Thursday, January 13


One of my sons, who earned a B.A. in history in college, and, frankly, is someone who, with such strong political opinions and an avid interest in history ought to be a blogger, took issue with an email I wrote some time back to the family, in which I termed the "Cold War" World War III and the international "War On Terrorism" the equivalent of World War IV. He made a cogent case in replying that I was wrong and, deferential father that I am (he'll reel at that statement if he reads this), I let the exchange die and pretty much conceded his point.

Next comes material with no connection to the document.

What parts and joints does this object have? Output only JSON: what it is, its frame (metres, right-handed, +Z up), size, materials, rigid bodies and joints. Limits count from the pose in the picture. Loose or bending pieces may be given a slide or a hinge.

But having found this on Hugh Hewitt's Blog this evening, I feel reinvigorated and may take up the argument with him again. He's younger (and a bit more intense than I, if that's possible) and has greater staying power; but, darn it anyway, I think the "Cold War" was indeed a war and there was armed conflict involved and many casualties. Examples: Korea; Russia's invasion of Hungary (which I remember vividly as a nine year old); the doomed Bay of Pigs Invasion; certainly Vietnam. Even the "Race In Space" between the U.S.S.R. and the U.S. exacted its toll in lost lives and spent treasure. And I fervently believe that if the so-called "War On Terror" is prosecuted as it should be, internationally and by all freedom-loving peoples, than it truly will be the equivalent of a World War -- the fourth on this planet.

Regardless, Norman Podheretz's column makes for compelling reading, and I thank Hugh for linking to it in his post of today. The beauty of the Blogosphere is that you're highly apt to stumble across a nugget or two that you'd not otherwise discover by just reading your local newspaper or a couple of weekly news magazines. Hugh's blogging typically turns up rich veins of ore.